The scene was not a dry museum fantasy. It glistened. Water beaded on the crystals. Many crystals were clearly 5 cm or more, projecting into the open space at different angles. Some formed bunches and knots; others crossed like stacked weapons. Farther back, the light dissolved into reds and blacks, with orange points shining in the dark. The paradox of field collecting was naked there: the pocket was most beautiful before removal, yet it could only enter collections by being dismantled.
Near the Red River opening, Moore noticed a small vuggy zone on the adit floor and, with Adam Wright’s permission, spent half an hour extracting pieces with a prybar and gentle hammer taps. About a dozen specimens came out of what he jokingly named the “Mineralogical Record Pocket.” He carried four home in a keep-this-side-up cardboard box, fielding questions from airport security through three airports.
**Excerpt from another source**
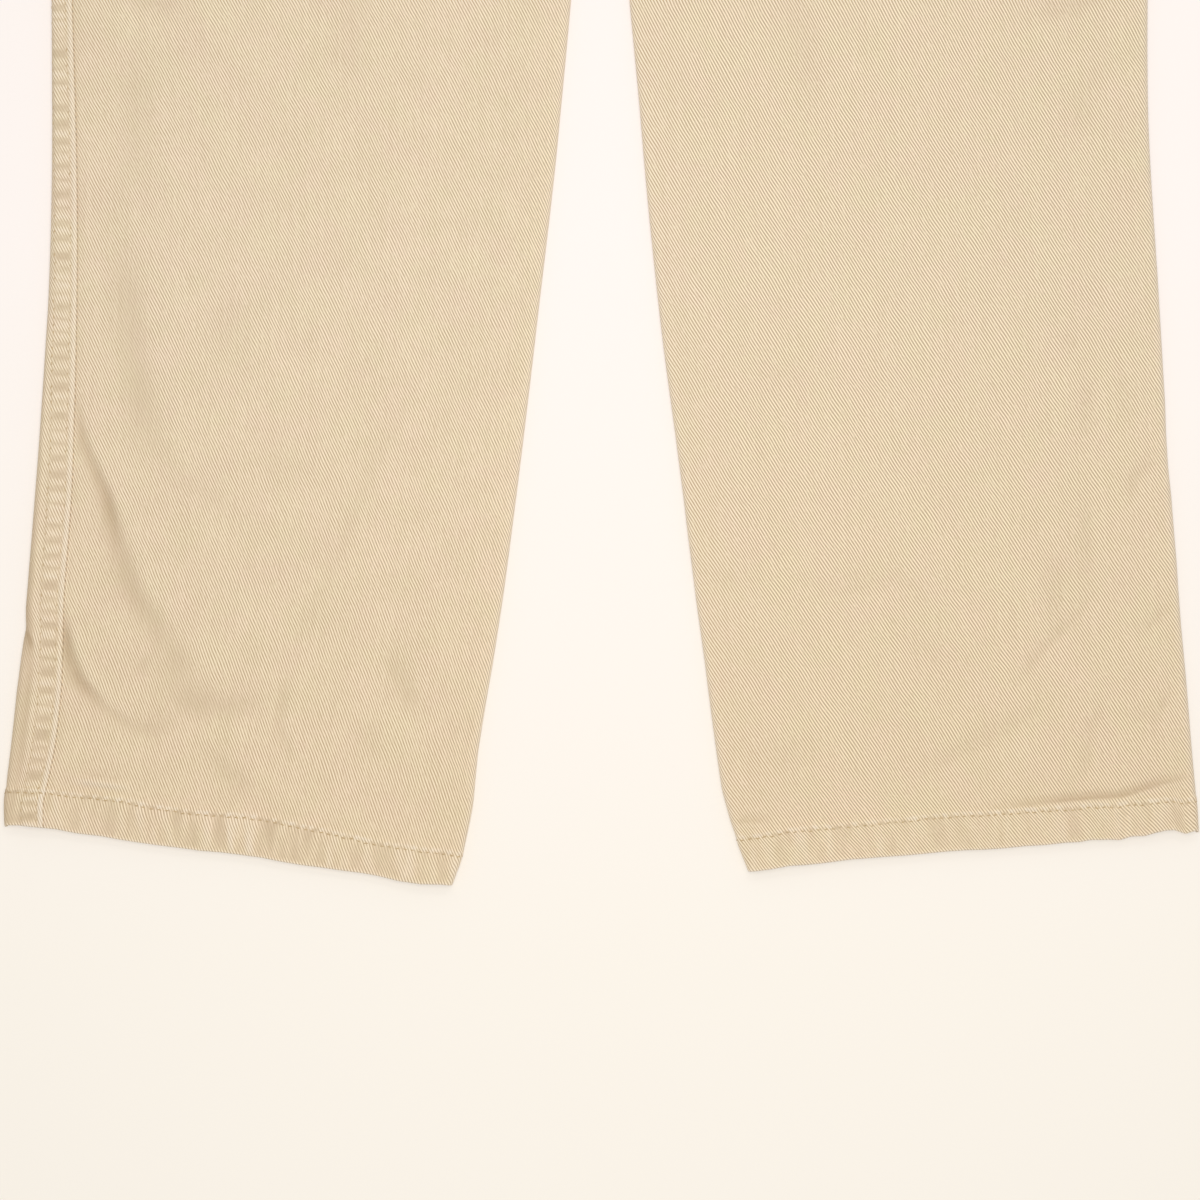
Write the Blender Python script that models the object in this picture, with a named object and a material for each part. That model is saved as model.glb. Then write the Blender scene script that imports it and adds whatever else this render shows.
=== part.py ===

Adam, with the casual confidence of someone who knew the mine intimately, removed far better specimens the same day — one a 12 cm crumbly matrix carrying a maze of red-orange crocoite rising a full 5 cm.
The ground around the mine carried its own poetry. Near the older entrance was a reddish-brown apron of waste the miners called “the red carpet,” made of limonite, goethite, mud, and millions of broken crocoite fragments. Walking over it produced the sound of countless tiny crystals breaking underfoot. It is a painful image for a collector, but an honest one: Adelaide Mine is not a place of pristine abstractions. It is mud, water, steel ladders, timber, oxide, patience, chemical preparation, breakage, rescue, and the occasional red miracle that survives intact.